То же и с хорошими желаниями. Я спрашиваю у них: хорошо ли наслаждаться чтением апостола, хорошо ли наслаждаться чистой мелодией псалма, хорошо ли толковать Евангелие? Они на каждый вопрос ответят: «Хорошо». Что же? Если все это доставляет мне одновременно одинаковое наслаждение, значит ли это, что человеческое сердце распирают разные воли при обсуждении, за что скорее взяться? Все они хороши и, однако, спорят между собой, пока не будет выбрано одно, на чем радостно успокоится твоя целостная воля, делившаяся раньше между многими желаниями. И так как вечность сулит радость на небесах, а наслаждение временными благами удерживает при земле, то одна и та же душа не целостной волей желает того или другого. Потому и разрывается она в тяжкой скорби: истина понуждает к одному, привычка принуждает к другому.
25. Так мучился я и тосковал, осыпая себя упреками, горшими, чем обычно, барахтался и вертелся в моих путах, чтобы целиком оборвать их, ибо они уже слабо держали меня. И все-таки держали. И Ты, Господи, не давал мне передохнуть в тайниках сердца моего: в суровом милосердии Своем бичевал Ты меня двойным бичом страха и стыда, чтобы я опять не отступил, чтобы оборвал эту тонкую и слабую, но еще державшуюся веревку, а то она опять наберет силы и свяжет меня еще крепче. Я говорил сам себе: «Пусть это будет вот сейчас, вот сейчас», – и с этими словами я уже принимал решение, собирался его осуществить и не осуществлял, но и не скатывался в прежнее: я останавливался, не доходя до конца, и переводил дыхание. И опять я делал попытку, подходил чуть ближе, еще ближе, вот-вот был у цели, ухватывал ее – и не был ближе, и не был у цели, и не ухватывал ее: колебался, умереть ли смертью или жить жизнью. В меня крепко вросло худое, а хорошее не было цепко. И чем ближе придвигалось то мгновение, когда я стану другим, тем больший ужас вселяло оно во мне, но я не отступал назад, не отворачивался, я замер на месте.

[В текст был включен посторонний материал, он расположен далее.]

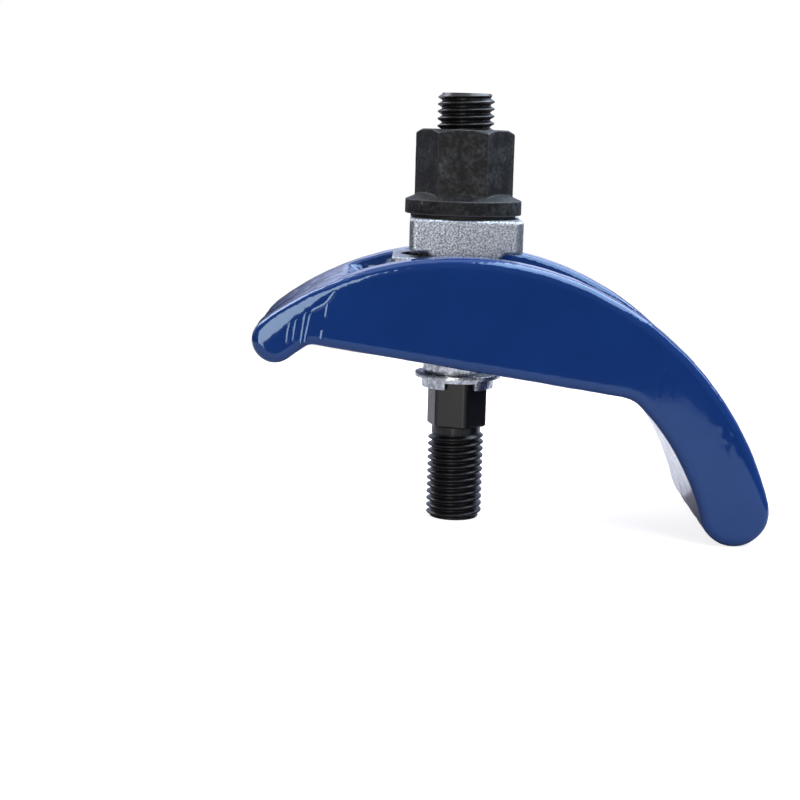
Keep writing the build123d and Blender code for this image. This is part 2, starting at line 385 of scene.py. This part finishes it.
def dressed_depth_mm(place):
    """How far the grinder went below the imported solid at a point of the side."""
    to_nose = -degrees_to_heel(place)
    above_nose = place.z / MM - nose_z
    share = rising(to_nose, BAND_START_DEG, BAND_FULL_DEG)
    share *= rising(above_nose, BAND_END_LOW_MM, BAND_END_HIGH_MM)
    if share == 0:
        return 0.0
    widening = rising(to_nose, BAND_FULL_DEG, BAND_FULL_DEG + BAND_TAPER_DEG)
    width = BAND_WIDTH_MM - BAND_TAPER_MM * (1 - widening)
    inside = max(0.0, inside_outline(place))
    reach = width + waves_mm(place, BAND_RAGGED_WAVES_MM) - inside
    chamfer = BAND_SLOPE * share * (reach + hypot(reach, BAND_SOFT_MM)) / 2
    from_edge = max(0.0, EDGE_ROUNDING_MM - inside)
    rounding = EDGE_ROUNDING_MM - sqrt(EDGE_ROUNDING_MM**2 - from_edge**2)
    return max(0.0, chamfer - rounding)


print("the band is", BAND_WIDTH_MM, "mm wide and", round(degrees(atan2(BAND_SLOPE, 1))), "degrees steep")

# %% [markdown]
# Two more marks belong to the paint. Along the side's upper edge, from the nose to a little right of
# the stud, it is a little rough. Above the heel's outer edge, on the near side, it is thick and
# wrinkled, so the border that is mirrored there is ragged.

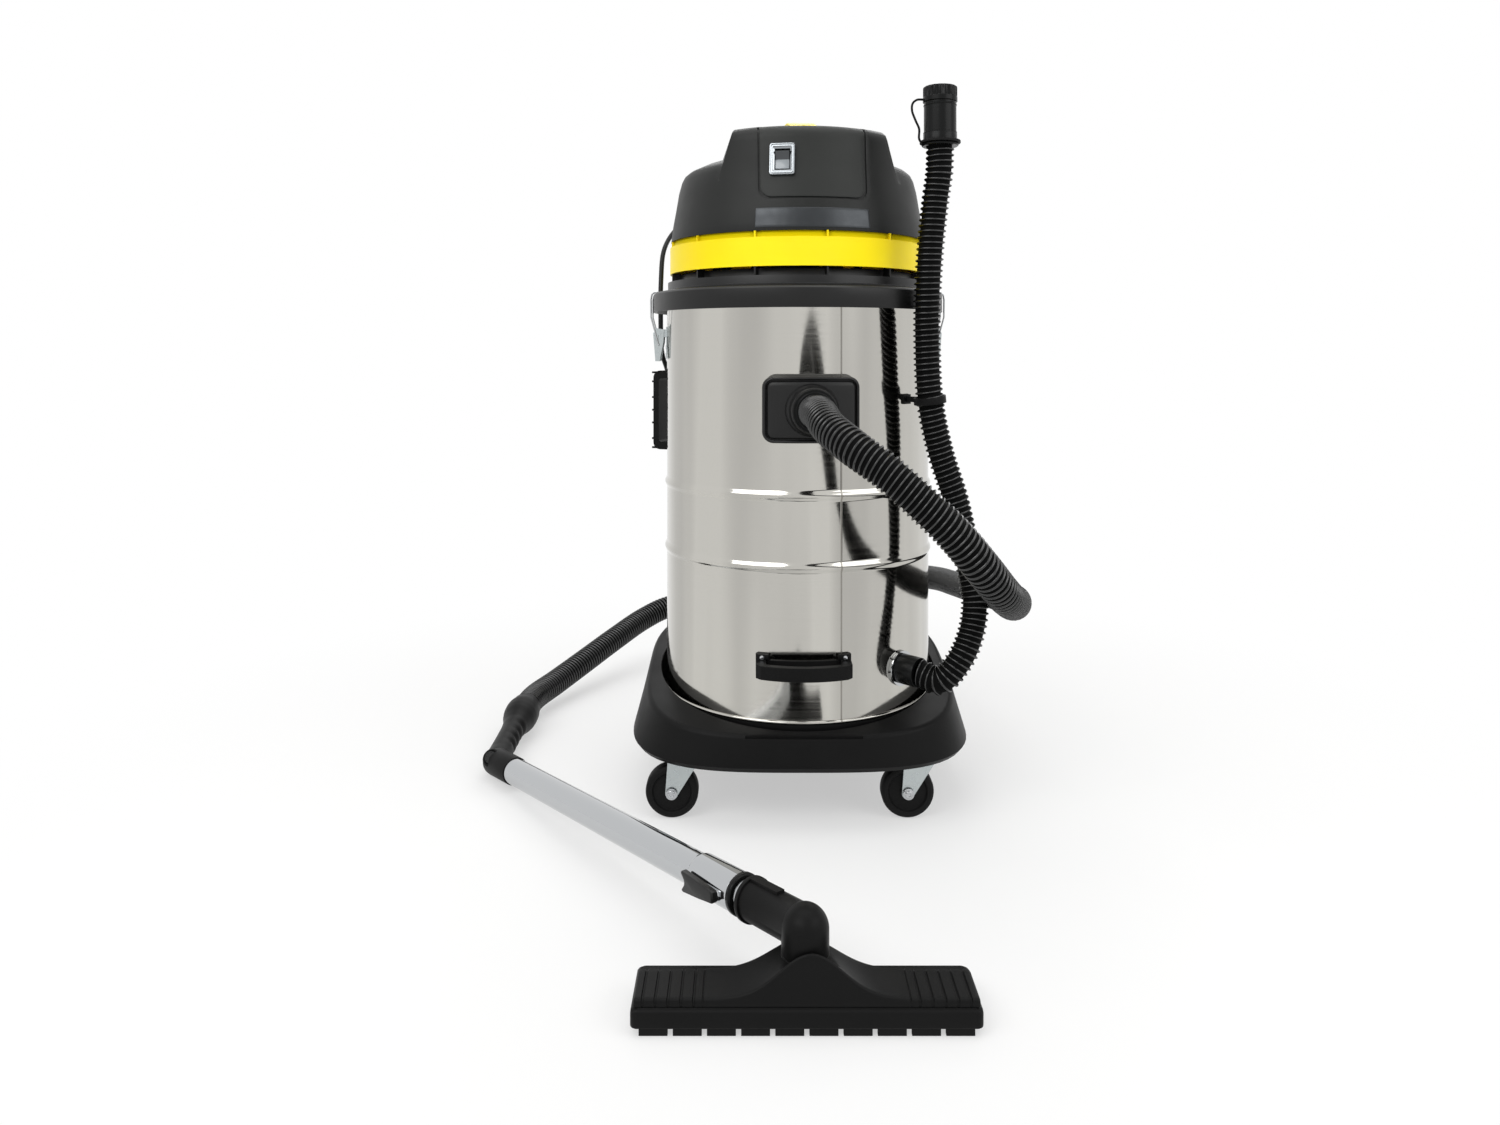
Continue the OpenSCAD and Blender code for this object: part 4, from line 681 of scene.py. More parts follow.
# Lens and sensor in millimetres, the shift of the frame, and in metres the camera's place and how far it sees
LENS, SENSOR, SHIFT, EYE, FAR_END = 25.2, 36.0, -0.1397, (-0.0744, -1.662, 0.659), 60
# Strength of the white air as a light, against 1 where it is seen
AIR_LIGHT = 0.53
FLOOR_RINGS = (1, 600, 1600, 9000)
# The floor lies this far under the wheels, in millimetres, so that the two don't flicker
FLOOR_DROP = 0.5
# Distances in metres between which the floor fades to plain white, and its share of white before that
FADE_START, FADE_END, NEAR_WHITE = 0.55, 1.35, 0.5
LIT_POINT = Vector((0, 0, 0.5))
# Name, place in metres, width, height and watts of each lamp
LAMPS = (("Key", (-1.8, -2.3, 2.5), 2.6, 1.3, 40.0), ("Fill", (2.3, -1.8, 2.0), 2.2, 1.3, 22.0),
         ("Rear", (0.4, 2.4, 2.6), 2.6, 1.4, 24.0), ("Top", (0.0, -0.4, 3.1), 3.2, 1.8, 28.0))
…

26. Удерживали меня сущие негодницы и сущая суета – эти старинные подруги мои, они тихонько дергали мою плотяную одежду и бормотали: «Ты бросаешь нас? С этого мгновения мы навеки оставим тебя! С этого мгновения тебе навеки запрещено и то и это!» «То и это», – сказал я, а что предлагали они мне на самом деле, что предлагали, Боже мой! От души раба Твоего отврати это милосердием Твоим! Какую грязь предлагали они, какое безобразие! Но я слушал их куда меньше, чем вполуха, и они уже не противоречили мне уверенно, не становились поперек дороги, а шептались словно за спиной и тайком пощипывали уходящего, заставляя обернуться. И все же они задерживали меня, я медлил вырваться, отряхнуться от них и ринуться на зов; властная привычка говорила мне: «Думаешь, ты сможешь обойтись без них?»